The book never made it off the shelf. Instead I was drawn to A Shortcut in Time by Charles Dickenson. Interesting name for an author I thought--I wonder how many people check out his books in the library just because they sit next to the works of Dickens.

Time travel, and sci-fi in general aren't my usual thing, but a random page in the middle and the jacket made me think I might like this book. I took it home.

I'll not spoil the plot, but it doesn't end the way most time travel stories do, which is refreshing. I mostly enjoyed the book, and would have thoroughly enjoyed it if it weren't for several inconsistencies and lose ends (I didn't get the significance of the note in the basement). It is a warm tale that tries to tell us that even everyday events in life have significance, and would probably affect us profoundly if altered. Kind of like Our Town, but without the sentimentality.

I will probably go back and read one or two of the other books produced by Charles Dickenson. Very approachable stuff, not so much like Dickens, which you will find on the same shelf.

This isn't related, but I might as well make it a twofer. Two months ago I re-read Jane Eyre for the first time since I was 15. Like just about every book I was assigned to read in high school that I've since gone back and re-read, it was so much better this time around.

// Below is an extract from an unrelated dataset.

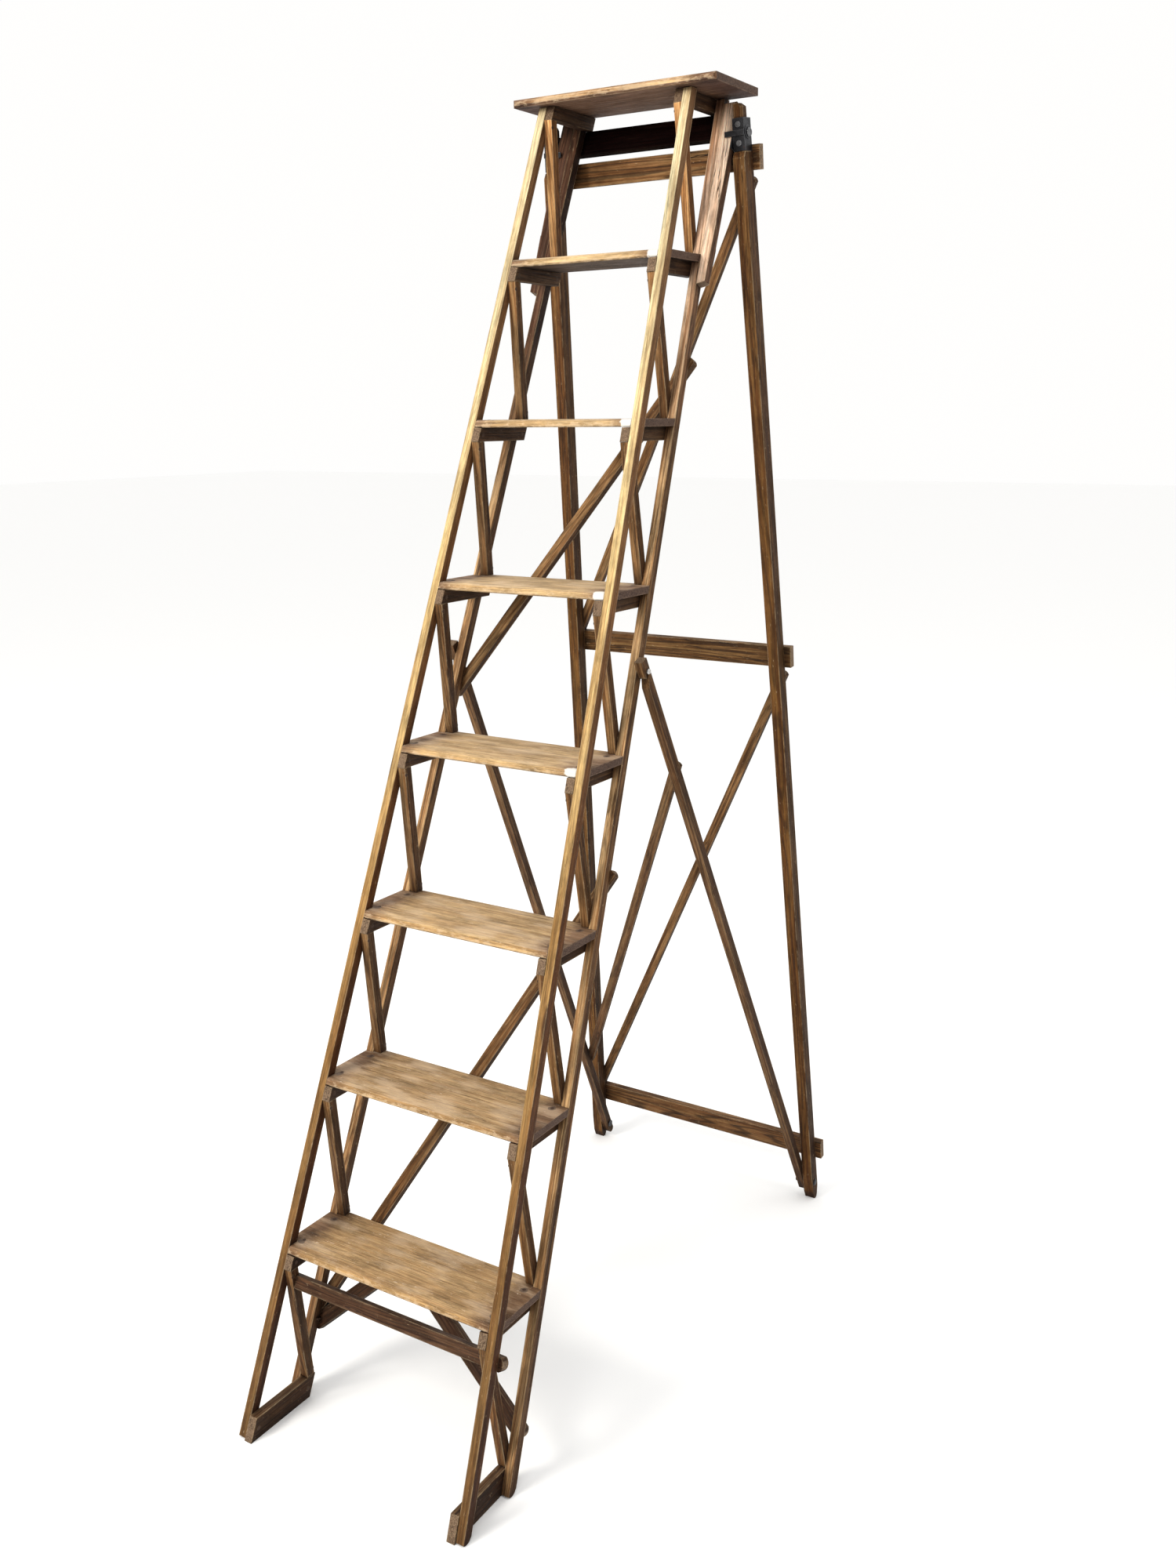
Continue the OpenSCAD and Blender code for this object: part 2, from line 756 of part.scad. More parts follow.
// The bolts that the stay turns on, through the prop's feet.
module stay_pivots() {
    x0 = strut_foot_x - strut_t / 2 - 1.2;
    x1 = prop_x(pivot_s) + leg_w / 2 + 0.6;
    color("#3a3733") placed() for (s = [-1, 1]) sided(s)
        translate([x0, pivot_y, pivot_z]) rotate([0, 90, 0]) {
            cylinder(r = bolt_r, h = x1 - x0);
            translate([0, 0, x1 - x0]) cylinder(r1 = 6.5, r2 = 4.5, h = 2);
            translate([0, 0, -1.8]) cylinder(r = 6.5, h = 1.8);
        }
}

module prop_nails() {
    color("#2a2622") placed() prop_nails_at();
}

// ---- Stay frame ----

// Centre of a strut at distance l above the pivots.
function strut_x(l) = strut_foot_x - l * tan(strut_splay);

module strut_line() {
    stay_plane() translate([strut_foot_x, 0, 0]) rotate([0, -strut_splay, 0]) children();
}

// A strut's side outline: round foot, square head, and a slot that hooks down over the catch pin.
module strut_outline() {
    head = stay_len / cos(strut_splay);
    foot = strut_d / 2 - strut_tail;
    difference() {
        union() {
            translate([-strut_d / 2, foot]) square([strut_d, head + strut_head - foot]);
            translate([0, foot]) circle(strut_d / 2);
        }
        translate([0, head]) {
            circle(hook_w / 2);
            rotate(-hook_angle) translate([-hook_w / 2, -60]) square([hook_w, 60]);
        }
    }
}

module stay_strut(s) {
    color("#6c4e2c") placed() difference() {
        sided(s) difference() {
            strut_line() across(-strut_t / 2, strut_t) strut_outline();
            pivot_bore(bolt_r + run_gap);
        }
        stay_nails_at(hole_gap);
    }
}

module stay_strut_left() { stay_strut(-1); }
module stay_strut_right() { stay_strut(1); }

// The diagonal on the backs of the struts.
module stay_cross_brace() {
    w = 16;
    color("#5e4326") placed() difference() {
        stay_plane() backing(strut_d / 2 + touch_gap, tie_t)
            board([-strut_x(tie_low) + tie_in, tie_low], [strut_x(tie_high) - tie_in, tie_high], w);
        stay_nails_at(hole_gap);
    }
}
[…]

I'm still trying to put my finger on the reason for this phenomenon. It could be that actually having a choice in the matter makes reading a book more pleasurable. It could also be that I'm no longer under time constraints to get the reading done. Fifteen year-olds are such poor managers of time. Whatever the reason, I need to maintain this habit of going through my high school back-catalog of literature and finding the fun pieces I was either too busy or too stupid to appreciate.

I'll save Dickens for another time though.